Reproduce the lines from the one bearing "Recreate this object" through the one bearing "run_gap = 0.0005", inclusive. Copy them exactly; include no other line.

>> Begin RECORDS FOR THIS EXERCISE

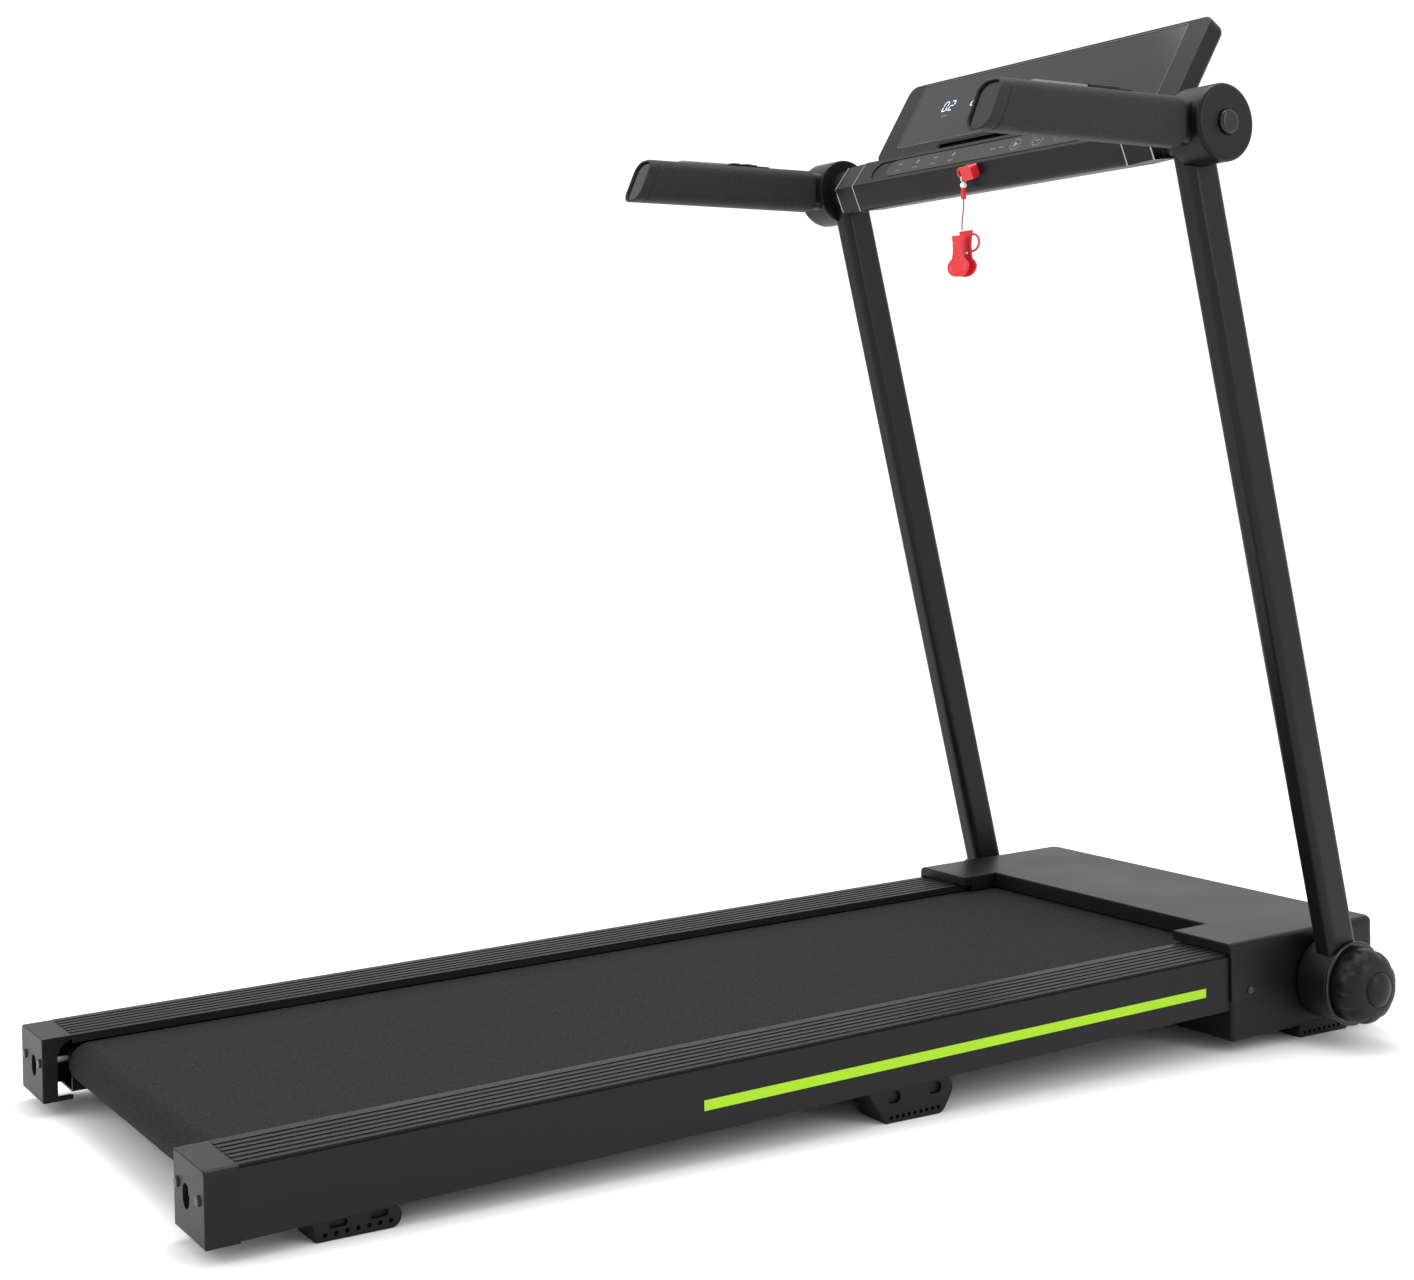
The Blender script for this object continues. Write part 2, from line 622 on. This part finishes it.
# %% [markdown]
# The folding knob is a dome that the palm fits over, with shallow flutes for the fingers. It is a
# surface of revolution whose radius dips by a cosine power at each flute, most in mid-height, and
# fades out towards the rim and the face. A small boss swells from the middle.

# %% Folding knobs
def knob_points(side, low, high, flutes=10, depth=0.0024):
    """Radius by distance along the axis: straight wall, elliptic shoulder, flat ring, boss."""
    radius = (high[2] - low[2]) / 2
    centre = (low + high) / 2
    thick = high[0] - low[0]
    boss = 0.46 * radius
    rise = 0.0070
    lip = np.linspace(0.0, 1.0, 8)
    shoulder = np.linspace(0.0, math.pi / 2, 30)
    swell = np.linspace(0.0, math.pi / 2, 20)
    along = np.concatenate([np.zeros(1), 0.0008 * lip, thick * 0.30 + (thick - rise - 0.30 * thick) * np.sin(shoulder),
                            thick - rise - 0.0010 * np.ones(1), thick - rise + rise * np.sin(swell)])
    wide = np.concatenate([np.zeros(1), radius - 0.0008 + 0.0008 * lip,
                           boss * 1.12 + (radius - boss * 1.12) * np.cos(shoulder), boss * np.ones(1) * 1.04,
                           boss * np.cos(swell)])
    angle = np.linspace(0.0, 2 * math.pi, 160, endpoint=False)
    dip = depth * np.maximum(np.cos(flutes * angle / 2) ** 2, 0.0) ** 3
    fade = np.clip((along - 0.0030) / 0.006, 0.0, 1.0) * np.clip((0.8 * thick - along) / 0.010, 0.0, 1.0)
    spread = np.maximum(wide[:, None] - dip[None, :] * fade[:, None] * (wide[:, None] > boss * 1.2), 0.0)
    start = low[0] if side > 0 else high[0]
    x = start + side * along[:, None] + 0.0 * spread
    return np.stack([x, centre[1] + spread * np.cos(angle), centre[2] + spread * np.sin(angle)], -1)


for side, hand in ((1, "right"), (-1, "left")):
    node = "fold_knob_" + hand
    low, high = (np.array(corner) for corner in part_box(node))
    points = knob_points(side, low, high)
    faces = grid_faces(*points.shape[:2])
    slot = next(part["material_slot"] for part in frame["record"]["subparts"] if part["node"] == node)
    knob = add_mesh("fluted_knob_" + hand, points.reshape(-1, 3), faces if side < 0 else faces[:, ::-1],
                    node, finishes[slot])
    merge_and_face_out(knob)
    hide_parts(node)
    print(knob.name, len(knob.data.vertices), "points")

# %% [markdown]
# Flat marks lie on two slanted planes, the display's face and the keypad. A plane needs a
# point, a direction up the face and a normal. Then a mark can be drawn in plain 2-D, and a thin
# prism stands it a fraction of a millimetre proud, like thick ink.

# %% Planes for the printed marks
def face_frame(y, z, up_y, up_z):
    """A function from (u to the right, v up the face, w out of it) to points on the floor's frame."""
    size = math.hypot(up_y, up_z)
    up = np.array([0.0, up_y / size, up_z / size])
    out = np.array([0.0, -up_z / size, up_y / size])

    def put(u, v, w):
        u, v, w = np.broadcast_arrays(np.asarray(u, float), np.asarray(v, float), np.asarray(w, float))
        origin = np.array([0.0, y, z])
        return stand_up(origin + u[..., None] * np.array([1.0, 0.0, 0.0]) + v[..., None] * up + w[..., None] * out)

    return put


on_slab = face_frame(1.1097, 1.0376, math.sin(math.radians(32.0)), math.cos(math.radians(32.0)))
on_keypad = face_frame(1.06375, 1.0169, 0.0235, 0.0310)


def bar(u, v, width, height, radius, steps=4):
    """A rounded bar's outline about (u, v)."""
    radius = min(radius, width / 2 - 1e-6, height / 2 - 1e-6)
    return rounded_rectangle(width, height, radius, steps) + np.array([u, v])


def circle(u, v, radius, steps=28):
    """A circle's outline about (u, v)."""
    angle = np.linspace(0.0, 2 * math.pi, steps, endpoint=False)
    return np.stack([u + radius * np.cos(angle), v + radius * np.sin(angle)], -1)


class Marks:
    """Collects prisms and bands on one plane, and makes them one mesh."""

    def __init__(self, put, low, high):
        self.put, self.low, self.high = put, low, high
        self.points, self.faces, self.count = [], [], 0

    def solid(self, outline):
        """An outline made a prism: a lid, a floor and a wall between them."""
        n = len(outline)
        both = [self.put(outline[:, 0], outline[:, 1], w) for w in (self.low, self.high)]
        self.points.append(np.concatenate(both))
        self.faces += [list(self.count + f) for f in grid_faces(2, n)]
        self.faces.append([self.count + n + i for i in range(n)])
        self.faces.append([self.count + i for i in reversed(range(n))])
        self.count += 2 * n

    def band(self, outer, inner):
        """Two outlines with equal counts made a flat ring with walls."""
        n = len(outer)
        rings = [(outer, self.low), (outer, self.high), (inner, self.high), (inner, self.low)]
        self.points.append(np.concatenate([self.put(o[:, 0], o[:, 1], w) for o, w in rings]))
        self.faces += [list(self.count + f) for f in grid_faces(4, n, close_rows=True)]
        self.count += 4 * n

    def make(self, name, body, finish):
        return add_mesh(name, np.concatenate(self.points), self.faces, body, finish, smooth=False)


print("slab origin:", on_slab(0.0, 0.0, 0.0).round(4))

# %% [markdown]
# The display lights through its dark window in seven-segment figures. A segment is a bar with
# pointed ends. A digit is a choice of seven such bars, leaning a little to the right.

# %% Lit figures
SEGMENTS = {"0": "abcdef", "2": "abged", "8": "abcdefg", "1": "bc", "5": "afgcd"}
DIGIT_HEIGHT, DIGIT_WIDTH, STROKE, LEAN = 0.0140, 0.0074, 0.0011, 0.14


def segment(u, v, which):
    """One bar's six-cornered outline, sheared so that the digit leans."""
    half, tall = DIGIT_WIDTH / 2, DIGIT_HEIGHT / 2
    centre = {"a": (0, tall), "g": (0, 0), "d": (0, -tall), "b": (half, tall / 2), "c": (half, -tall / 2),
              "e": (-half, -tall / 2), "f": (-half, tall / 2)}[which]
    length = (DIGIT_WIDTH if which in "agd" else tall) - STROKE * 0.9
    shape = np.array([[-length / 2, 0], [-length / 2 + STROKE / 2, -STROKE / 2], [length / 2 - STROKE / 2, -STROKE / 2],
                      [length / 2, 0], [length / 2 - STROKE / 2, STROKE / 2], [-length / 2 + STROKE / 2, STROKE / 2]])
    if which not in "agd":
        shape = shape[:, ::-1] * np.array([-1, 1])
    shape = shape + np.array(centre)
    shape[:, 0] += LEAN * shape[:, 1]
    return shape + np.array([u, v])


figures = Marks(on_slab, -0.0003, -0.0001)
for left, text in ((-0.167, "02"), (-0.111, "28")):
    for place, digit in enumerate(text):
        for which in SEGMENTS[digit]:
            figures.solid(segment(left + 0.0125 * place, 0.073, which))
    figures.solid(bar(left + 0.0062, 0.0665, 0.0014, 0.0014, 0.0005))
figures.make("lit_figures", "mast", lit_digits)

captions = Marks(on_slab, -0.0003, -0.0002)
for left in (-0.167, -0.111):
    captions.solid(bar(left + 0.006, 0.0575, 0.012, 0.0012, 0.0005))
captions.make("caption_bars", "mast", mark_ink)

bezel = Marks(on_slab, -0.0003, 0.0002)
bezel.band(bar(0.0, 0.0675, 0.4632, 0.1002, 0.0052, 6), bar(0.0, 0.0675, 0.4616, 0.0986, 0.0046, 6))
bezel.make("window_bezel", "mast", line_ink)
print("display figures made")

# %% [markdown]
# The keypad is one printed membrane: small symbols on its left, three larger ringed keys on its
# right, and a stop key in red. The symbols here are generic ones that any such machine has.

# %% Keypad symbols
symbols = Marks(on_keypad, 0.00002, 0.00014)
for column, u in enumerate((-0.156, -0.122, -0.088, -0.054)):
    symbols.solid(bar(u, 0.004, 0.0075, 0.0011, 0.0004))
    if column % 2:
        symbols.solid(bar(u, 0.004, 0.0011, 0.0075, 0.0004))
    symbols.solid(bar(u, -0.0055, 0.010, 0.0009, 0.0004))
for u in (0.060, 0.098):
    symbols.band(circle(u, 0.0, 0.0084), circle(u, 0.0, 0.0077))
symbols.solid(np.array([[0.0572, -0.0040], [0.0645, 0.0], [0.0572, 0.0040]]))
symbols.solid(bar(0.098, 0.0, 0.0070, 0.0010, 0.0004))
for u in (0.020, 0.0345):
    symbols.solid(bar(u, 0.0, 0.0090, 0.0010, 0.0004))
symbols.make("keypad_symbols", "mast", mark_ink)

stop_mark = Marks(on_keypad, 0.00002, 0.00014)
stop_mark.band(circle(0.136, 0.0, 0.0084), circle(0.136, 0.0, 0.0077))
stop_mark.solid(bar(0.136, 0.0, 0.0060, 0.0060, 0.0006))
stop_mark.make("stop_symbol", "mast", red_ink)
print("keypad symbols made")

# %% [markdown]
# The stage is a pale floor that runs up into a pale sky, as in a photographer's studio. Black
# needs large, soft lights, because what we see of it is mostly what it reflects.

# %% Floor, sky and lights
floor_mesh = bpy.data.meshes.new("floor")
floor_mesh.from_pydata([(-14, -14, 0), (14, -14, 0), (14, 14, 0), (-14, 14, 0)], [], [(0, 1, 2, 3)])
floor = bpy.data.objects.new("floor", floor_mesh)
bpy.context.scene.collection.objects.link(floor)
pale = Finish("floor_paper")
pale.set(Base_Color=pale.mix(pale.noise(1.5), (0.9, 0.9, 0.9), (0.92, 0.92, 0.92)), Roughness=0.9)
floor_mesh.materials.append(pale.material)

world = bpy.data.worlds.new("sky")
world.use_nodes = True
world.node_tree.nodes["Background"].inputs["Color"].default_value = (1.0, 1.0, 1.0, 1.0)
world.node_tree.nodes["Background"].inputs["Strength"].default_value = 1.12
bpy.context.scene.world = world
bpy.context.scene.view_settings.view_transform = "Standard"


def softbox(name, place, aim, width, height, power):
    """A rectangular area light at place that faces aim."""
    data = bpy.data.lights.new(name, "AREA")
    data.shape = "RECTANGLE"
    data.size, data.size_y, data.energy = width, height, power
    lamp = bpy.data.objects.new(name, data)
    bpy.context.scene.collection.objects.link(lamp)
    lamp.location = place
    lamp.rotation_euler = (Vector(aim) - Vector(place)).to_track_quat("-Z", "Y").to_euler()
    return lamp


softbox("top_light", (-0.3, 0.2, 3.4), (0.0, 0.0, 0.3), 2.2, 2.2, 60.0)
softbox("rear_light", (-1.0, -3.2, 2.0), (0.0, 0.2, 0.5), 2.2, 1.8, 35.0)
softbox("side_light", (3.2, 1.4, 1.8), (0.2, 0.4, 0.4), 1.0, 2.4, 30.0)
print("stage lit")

>> End RECORDS FOR THIS EXERCISE
>> Begin RECORDS FOR THIS EXERCISE

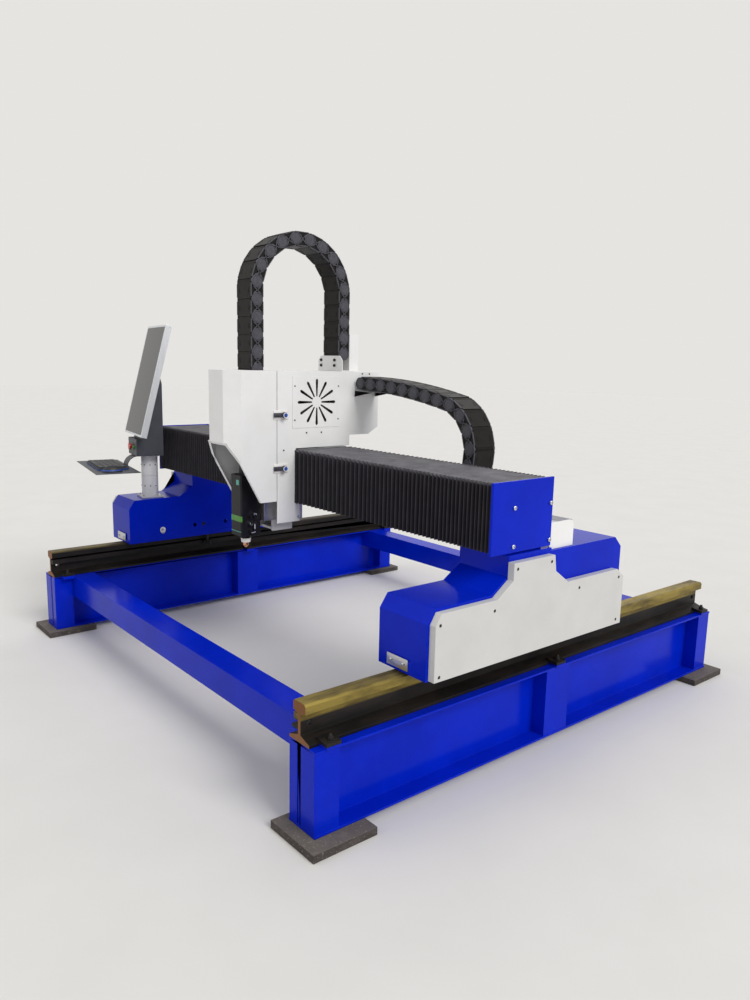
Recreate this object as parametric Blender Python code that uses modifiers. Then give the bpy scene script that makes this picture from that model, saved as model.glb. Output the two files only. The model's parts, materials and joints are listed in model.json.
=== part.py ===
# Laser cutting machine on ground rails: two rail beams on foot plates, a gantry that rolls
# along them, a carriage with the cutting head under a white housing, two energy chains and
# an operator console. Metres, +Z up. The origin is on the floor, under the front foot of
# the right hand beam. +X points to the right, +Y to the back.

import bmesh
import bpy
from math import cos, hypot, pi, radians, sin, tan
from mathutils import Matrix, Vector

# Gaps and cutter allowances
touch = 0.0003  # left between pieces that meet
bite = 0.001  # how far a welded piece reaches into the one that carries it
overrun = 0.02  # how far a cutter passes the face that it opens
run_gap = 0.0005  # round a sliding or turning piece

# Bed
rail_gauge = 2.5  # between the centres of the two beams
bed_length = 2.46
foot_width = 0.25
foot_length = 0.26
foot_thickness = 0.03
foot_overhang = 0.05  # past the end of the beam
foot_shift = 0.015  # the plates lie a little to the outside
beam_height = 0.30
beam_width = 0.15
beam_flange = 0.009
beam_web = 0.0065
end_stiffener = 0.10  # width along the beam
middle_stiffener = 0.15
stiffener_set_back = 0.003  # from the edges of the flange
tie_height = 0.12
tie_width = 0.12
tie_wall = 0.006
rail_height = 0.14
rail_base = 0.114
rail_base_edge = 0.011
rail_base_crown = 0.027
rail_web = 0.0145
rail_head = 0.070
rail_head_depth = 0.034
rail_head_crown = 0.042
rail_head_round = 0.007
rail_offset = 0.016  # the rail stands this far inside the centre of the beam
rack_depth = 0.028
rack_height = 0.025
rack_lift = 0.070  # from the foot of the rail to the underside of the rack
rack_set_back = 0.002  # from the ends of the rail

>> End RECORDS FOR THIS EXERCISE

— WRITTEN RESPONSE —
Recreate this object as parametric Blender Python code that uses modifiers. Then give the bpy scene script that makes this picture from that model, saved as model.glb. Output the two files only. The model's parts, materials and joints are listed in model.json.
=== part.py ===
# Laser cutting machine on ground rails: two rail beams on foot plates, a gantry that rolls
# along them, a carriage with the cutting head under a white housing, two energy chains and
# an operator console. Metres, +Z up. The origin is on the floor, under the front foot of
# the right hand beam. +X points to the right, +Y to the back.

import bmesh
import bpy
from math import cos, hypot, pi, radians, sin, tan
from mathutils import Matrix, Vector

# Gaps and cutter allowances
touch = 0.0003  # left between pieces that meet
bite = 0.001  # how far a welded piece reaches into the one that carries it
overrun = 0.02  # how far a cutter passes the face that it opens
run_gap = 0.0005  # round a sliding or turning piece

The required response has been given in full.